2nd March 2011, marks the centenary of the death of Robert Spence Watson (1837-1911). This image of Spence Watson is pasted into the front of a copy of one of his publications, The Reform of the Land Laws (1905), contained in the Spence Watson/Weiss Archive (SW 10/9).
Robert Spence Watson was born in Bensham on the outskirts of Gateshead. His family’s house there, Bensham Grove, remained his home for all of his life. Born into a Quaker family and a lifelong Quaker himself, Spence Watson was aware from an early age of the presence of injustice in the world and the efforts made by those who strove to redress the balance. His father, a solicitor, was a campaigner for the first Reform Bill, an advocate for Catholic Emancipation, and northern secretary of the Anti-Corn Law League, and at the age of seven the young Robert reportedly heard the famous Quaker radical and Liberal statesman John Bright speak from the hustings at Durham.
Although he became a solicitor by profession, Spence Watson’s interests were many and varied and his work and achievements in the spheres of politics, social reform, philanthropy and education gained him a position of great influence and esteem in his native Newcastle and beyond. His entry in the Dictionary of National Biography states that he “represented the Quaker tradition of public action at its sturdiest”.
He was passionately interested in education and saw it as a means of improving an individual’s social condition. Amongst his many accomplishments in this area, he was Chairman of the first Newcastle school board and a pioneer of the Newcastle Free Public Library, ran working men’s Sunday classes and pioneered a system of adult schools. He was heavily involved in the foundation in 1871 of the Durham College of Science, later Armstrong College, which eventually evolved into Newcastle University, becoming its first President in 1910. He also served over a period of many years as Honorary Secretary, Vice President and later President of the Literary & Philosophical Society (Lit & Phil) in Newcastle.
A founder member and later President of both the Newcastle Liberal Association and the National Liberal Federation, Spence Watson was a lifelong adherent of the Liberal Party. Although he had no desire to enter the House of Commons, he was one of the most influential Liberal figures outside parliament. He had many high-profile political friends, many of whom he and his wife Elizabeth entertained at Bensham Grove, including the local Liberal MP Joseph Cowen, the afore-mentioned John Bright, Earl Grey and William Ewart Gladstone.
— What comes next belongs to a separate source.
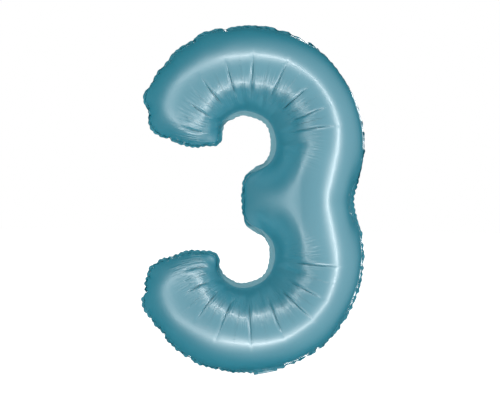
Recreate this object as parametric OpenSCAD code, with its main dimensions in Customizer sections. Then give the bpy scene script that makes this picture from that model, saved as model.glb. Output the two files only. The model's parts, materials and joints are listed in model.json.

Spence Watson also cared deeply about the causes of those living under oppressed regimes. In particular he supported Russian political exiles in England, including Stepniak and Kropotkin. He was also well known in the North of England for his work as an arbitrator in trade disputes, which he undertook voluntarily, while he possessed a keen interest in literature and the history of the English language, and wrote a biography of his friend the pitman poet Joseph Skipsey.
One of his most high-profile acts of public work came in 1870 when he was appointed by the Society of Friends (the Quakers) as one of the commissioners of its War Victims Fund, travelling to Alsace-Lorraine to oversee the distribution of relief to non-combatants in the French-Prussian War, many of whom had been left homeless, destitute and bereaved by the ravages of war in the region. When he returned to France in 1871 to carry out similar work for the French Government, he wrote this touching letter home to his four-year-old daughter, Ruth. In the letter, which is held in the Spence Watson/Weiss Archive (SW 3/10), he told Ruth of his work in France. Although he wrote with the gentle tone of a father to his daughter, it was clearly important to Spence Watson that his children were aware of the hardships suffered by those less fortunate than themselves, just as he himself had been aware as a child. The first page of the letter is shown below. He wrote:
“Dear little Ruth
I promised to write you a letter whilst I was in this beautiful place, & now I begin in such a large office, far larger than that which I have at home, and close to the place where we are going to put the clothes and food for the poor people. We have a soldier with a gun & sword walking up and down before our door, but he is very kind to me, & says “Bon jour Monsieur” whenever he sees me… you would like to see the wonderful dolls in the shops, dolls which walk & talk, & do many other funny things. But you would be sorry to see so many ladies all dressed in black, & to hear how many little children died here during the long cruel siege… I want much to get home to dear Mamma & you, but I cannot come until I see that their clothes & food have reached here quite safely.”